井上慶太のA級での戦いぶりは、実にドラマチックであった。
前回は井上がC2時代に昇級の一番で、まさかの大ポカをしてしまった将棋を紹介したが、そこで苦労したものの、一回抜けてしまえばあとは一気だった。
C1こそ9勝1敗の頭ハネ(9割勝って上がれないって、どんなリーグだよ)などで4期かかったもののB2は2期、B1は1期抜けで34歳にしてついにA級に到達したのだ。
棋士のだれもがあこがれる舞台に立ち、「夢と希望に胸をふくらませていた」という井上は初戦で、中原誠永世十段を破るという好スタートを切る。
2回戦こそ加藤一二三九段(58歳!)に敗れるも、3回戦では前期まで名人だった羽生善治四冠を撃破。
続く高橋道雄九段戦も制して3勝1敗と快走し、羽生や森下卓八段、佐藤康光八段らと並んでトップを走ることに。
ここまではまさに「夢と希望」の展開だが、A級はそんな甘いところではなく、ここからが地獄のはじまりだった。
続く5回戦の森下戦を落とすと、そこから佐藤康光戦、森内俊之八段戦と3連敗。
これで井上はトップグループから、一気に9位の成績に転落。
それどころか、次の米長邦雄九段との3勝同士の直接対決に敗れると、最終戦に仮に勝っても、同じ3勝の森内と加藤の2人ともが2連敗してくれないと落ちてしまうのだ。
双方、負ければほぼお終いの鬼勝負は、後手番の米長が意表の陽動振り飛車に。
井上は5筋の位を取ると、4筋から金銀を盛り上げて仕掛けて行く。
図は▲46歩、△同歩、▲同銀と進撃したところだが、ここで米長の見せた手が激しかった。
△55銀(!)、▲同銀、△49飛成。
なんと、銀損で飛車を侵入させるという猛攻を仕掛けてきたのだ。
先手の玉形が不安定なところをついてのことだろうが、一回▲59歩の底歩が効くのが強味で、一気には決まらない。
首のかかった一番にもかかわらずというか、だからこそというべきか、米長のみならず井上もこの将棋は積極的で、△49飛成、▲59歩、△54歩に▲45桂とダイブ。
たしかに、銀を逃げる手は指せないが、それにしても激しい。
順位戦の大勝負はどちらもが慎重になりすぎて、まったく局面が動かないことも多いが、
「フルえてはイカン!」
とばかり逆に意識しすぎて単調な攻め合いになったり、過剰なたたき合いになったりすることもあり、この一局もそうなのかもしれない。
▲45桂には△55歩と取って、▲53銀、△72玉、▲33桂不成、△56歩、▲41桂成と、足を止めての打ち合い。
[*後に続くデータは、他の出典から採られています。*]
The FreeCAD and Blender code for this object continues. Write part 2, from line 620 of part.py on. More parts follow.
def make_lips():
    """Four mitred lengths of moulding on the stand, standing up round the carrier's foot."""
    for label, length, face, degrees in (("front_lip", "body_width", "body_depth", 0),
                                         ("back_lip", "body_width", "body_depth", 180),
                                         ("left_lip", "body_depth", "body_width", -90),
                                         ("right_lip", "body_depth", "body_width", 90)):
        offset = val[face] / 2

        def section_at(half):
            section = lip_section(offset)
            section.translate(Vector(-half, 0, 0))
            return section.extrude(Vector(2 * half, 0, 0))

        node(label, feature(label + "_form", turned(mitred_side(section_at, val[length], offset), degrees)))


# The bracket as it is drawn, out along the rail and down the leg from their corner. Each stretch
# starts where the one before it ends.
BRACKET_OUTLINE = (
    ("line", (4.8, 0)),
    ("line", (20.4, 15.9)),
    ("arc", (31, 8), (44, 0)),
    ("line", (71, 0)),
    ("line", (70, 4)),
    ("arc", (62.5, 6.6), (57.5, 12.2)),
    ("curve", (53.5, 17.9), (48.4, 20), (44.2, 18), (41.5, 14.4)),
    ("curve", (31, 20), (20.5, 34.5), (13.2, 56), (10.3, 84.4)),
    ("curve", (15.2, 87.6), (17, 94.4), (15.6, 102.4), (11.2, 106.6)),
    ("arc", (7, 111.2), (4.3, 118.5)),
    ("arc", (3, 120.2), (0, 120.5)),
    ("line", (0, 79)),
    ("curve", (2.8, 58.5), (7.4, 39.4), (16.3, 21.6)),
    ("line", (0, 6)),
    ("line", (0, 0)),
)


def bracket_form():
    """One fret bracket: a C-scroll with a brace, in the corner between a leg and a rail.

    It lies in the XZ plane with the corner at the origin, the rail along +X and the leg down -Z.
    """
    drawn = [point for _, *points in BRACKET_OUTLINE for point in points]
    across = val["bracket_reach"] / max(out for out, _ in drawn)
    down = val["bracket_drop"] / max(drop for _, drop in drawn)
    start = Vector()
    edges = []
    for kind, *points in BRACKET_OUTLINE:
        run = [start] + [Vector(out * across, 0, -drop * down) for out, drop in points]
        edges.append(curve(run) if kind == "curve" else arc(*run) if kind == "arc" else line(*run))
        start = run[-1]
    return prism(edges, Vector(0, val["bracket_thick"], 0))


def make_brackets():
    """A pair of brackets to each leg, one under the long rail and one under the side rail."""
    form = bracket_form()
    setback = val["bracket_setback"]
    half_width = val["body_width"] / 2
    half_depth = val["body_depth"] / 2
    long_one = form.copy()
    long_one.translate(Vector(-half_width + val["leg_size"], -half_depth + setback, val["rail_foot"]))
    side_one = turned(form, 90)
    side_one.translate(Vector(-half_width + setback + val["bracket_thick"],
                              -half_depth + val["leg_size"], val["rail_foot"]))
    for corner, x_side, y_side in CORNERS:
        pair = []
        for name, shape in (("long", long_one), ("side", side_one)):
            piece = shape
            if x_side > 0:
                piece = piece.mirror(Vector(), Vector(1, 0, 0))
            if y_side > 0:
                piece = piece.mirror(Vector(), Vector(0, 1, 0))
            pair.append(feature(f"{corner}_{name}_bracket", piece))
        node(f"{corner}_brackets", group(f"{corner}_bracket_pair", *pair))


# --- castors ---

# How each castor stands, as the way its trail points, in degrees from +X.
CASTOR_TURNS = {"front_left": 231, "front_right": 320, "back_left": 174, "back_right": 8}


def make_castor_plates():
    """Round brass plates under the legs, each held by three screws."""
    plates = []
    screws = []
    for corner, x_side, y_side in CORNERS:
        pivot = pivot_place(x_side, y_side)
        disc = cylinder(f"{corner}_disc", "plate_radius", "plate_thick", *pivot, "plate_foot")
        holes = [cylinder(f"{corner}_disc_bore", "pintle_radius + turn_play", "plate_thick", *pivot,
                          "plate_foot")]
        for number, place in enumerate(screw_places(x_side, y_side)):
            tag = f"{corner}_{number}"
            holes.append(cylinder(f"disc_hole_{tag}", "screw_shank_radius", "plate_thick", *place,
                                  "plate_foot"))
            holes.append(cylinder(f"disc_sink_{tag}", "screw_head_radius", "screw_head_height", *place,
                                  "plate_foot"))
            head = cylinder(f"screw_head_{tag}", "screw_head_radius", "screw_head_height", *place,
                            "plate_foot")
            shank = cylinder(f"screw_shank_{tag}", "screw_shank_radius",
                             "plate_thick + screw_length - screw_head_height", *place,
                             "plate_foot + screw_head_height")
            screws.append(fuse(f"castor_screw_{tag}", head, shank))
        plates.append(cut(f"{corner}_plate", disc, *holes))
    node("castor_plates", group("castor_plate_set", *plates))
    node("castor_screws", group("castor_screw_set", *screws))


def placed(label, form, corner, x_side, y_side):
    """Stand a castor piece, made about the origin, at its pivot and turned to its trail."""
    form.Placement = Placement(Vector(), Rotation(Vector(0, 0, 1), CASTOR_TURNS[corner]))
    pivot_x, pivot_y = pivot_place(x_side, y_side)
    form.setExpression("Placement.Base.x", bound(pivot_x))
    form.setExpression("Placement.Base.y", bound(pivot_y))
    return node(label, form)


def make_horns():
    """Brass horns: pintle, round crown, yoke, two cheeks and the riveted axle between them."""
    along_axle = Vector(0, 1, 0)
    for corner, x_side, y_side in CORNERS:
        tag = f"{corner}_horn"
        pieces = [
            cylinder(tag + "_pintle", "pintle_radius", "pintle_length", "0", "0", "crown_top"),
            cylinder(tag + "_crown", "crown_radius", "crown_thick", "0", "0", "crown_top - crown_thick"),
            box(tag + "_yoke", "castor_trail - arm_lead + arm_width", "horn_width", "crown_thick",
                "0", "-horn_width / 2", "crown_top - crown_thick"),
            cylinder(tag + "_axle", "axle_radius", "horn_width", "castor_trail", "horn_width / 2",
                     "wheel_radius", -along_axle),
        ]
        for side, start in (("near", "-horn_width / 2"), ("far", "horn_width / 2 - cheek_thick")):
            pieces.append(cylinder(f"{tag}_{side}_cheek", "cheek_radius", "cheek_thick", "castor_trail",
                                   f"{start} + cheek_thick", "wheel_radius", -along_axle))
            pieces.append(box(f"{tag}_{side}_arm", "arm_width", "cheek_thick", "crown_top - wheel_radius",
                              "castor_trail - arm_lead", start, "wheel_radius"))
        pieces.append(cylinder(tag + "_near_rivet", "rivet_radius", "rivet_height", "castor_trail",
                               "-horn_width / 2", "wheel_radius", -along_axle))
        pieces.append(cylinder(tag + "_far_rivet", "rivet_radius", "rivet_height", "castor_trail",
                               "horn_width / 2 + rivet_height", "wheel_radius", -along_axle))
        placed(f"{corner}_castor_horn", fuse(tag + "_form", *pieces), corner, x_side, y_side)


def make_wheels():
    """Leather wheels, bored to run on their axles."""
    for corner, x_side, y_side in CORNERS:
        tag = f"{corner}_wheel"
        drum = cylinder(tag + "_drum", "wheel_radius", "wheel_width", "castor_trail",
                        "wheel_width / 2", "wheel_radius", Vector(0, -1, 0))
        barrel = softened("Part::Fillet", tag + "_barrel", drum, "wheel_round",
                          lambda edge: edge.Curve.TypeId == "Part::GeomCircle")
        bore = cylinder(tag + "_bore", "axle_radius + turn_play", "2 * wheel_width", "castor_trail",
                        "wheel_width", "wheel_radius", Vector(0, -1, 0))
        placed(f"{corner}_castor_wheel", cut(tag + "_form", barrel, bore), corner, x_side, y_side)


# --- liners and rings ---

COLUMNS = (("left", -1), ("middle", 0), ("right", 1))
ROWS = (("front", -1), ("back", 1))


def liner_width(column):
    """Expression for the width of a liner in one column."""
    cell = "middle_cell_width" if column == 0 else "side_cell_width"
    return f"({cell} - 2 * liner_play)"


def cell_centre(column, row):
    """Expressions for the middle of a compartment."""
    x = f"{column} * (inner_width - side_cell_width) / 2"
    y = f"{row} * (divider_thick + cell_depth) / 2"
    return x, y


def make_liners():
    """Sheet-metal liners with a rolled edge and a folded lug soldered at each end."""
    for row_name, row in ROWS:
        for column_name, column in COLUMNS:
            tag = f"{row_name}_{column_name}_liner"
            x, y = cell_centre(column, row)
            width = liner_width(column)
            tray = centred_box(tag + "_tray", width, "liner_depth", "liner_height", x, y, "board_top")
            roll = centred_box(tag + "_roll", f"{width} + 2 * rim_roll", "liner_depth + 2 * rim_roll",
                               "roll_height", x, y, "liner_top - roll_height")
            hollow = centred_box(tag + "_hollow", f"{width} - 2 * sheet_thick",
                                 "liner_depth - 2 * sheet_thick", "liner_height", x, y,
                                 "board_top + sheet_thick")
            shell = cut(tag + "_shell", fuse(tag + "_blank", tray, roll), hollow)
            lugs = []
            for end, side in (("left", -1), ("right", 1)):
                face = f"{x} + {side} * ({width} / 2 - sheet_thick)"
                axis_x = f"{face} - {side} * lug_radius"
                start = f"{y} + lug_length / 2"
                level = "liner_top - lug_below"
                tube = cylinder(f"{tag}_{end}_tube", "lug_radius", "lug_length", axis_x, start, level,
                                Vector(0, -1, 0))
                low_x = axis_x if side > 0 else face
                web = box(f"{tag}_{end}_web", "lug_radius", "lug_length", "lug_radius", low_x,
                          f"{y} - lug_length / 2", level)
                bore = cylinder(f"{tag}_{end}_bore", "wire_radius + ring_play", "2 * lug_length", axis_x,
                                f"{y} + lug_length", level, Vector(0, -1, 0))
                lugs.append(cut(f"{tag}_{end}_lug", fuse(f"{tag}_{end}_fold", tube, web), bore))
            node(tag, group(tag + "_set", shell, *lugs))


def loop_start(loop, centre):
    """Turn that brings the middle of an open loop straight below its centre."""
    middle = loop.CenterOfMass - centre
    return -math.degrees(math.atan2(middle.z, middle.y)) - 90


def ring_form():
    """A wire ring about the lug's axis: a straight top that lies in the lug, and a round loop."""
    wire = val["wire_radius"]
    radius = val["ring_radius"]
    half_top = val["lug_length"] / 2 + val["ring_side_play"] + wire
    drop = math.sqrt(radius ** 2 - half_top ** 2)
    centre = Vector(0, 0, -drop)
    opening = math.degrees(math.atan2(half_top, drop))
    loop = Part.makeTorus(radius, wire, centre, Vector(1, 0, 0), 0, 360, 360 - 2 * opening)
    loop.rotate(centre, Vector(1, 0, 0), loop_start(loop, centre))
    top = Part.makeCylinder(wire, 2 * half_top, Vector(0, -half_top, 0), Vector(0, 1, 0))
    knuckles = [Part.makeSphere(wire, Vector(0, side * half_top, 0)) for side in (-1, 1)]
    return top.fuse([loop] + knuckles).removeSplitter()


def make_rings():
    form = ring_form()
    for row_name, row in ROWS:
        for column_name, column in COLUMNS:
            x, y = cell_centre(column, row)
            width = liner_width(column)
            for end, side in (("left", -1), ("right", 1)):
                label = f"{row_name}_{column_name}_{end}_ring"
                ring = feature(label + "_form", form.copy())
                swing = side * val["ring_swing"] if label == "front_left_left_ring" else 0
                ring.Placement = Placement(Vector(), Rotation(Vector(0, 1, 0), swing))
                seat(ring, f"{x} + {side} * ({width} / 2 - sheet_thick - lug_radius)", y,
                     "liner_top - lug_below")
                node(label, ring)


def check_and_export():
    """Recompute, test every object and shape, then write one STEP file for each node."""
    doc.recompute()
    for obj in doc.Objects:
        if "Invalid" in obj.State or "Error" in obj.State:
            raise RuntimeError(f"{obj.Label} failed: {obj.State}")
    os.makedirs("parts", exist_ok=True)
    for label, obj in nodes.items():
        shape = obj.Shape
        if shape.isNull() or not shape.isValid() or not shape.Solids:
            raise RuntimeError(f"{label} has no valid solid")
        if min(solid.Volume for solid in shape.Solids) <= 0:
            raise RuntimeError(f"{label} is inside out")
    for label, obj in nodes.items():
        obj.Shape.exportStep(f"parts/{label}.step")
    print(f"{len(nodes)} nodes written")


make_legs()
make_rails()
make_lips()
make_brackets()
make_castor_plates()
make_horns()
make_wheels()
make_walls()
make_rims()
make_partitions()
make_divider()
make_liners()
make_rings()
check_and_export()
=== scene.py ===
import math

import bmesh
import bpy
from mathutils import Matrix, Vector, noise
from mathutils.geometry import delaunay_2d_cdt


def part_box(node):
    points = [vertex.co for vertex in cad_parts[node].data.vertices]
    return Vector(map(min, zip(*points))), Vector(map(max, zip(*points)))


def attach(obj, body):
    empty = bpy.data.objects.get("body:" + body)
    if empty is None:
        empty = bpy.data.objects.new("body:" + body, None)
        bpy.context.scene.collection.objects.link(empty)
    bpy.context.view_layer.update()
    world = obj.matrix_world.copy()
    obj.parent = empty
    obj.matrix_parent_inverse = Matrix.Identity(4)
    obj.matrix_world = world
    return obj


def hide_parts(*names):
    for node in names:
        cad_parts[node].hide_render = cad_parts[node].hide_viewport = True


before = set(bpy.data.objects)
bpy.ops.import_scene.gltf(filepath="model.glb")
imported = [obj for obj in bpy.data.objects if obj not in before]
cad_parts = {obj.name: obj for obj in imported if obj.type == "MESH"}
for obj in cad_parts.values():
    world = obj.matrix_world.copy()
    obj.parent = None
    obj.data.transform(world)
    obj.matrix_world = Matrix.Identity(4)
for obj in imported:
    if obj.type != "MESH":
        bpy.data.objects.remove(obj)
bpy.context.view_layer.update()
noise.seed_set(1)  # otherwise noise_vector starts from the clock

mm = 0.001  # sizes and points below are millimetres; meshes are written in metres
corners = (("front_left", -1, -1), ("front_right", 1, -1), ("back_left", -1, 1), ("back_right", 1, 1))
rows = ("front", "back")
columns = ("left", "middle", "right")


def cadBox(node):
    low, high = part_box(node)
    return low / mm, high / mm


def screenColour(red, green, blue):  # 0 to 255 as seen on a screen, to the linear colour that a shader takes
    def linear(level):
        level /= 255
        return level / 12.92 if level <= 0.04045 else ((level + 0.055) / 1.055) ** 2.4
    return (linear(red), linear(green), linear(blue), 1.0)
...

いや、激しい。
形勢は大きな駒得となった井上が優勢と見られていたが、まだ、むずかしいところもあるという声も。
米長としてはどこかで一回、△54金のように受けに回っておけば戦えたようだが、一度走り出した列車は止まらない。
一気の攻め合いに持って行き、それが結果的には敗着となる。
△67歩がきびしい一打のようだが、この将棋の井上はどこまでも前向きだった。
▲55角と出るのが、この激戦を制した勇者の一手。
△68歩成とボロッと金を取られるが、▲同飛と手順に、飛車を急所の位置に設置できるのがピッタリの返し技。
これで後手玉に受けはなく、井上が大一番を制す。
4勝目を挙げた井上は最終戦を勝てば、文句なしの残留という権利を獲得。
一方の米長は勝っても、井上の結果次第で26年連続(名人1期ふくむ)で守ったA級の地位を失うという、崖っぷちに立たされることとなったのだ。
(続く)
米長先生といえば、こういう勢いのある将棋が売りでしたが、ここではうまくいかなかったようですね。
それに怯むことなく対応した井上先生が素晴らしかったです。
代わりに、7二金(61)で落ち着いて自陣整備をする事を推奨されました。これならほぼ互角のままだったんで、じっくり戦えと言いたいようです。
しかし、人間としては本譜の結果が後手勝ちになってても全くもっておかしくなかった、ですよね。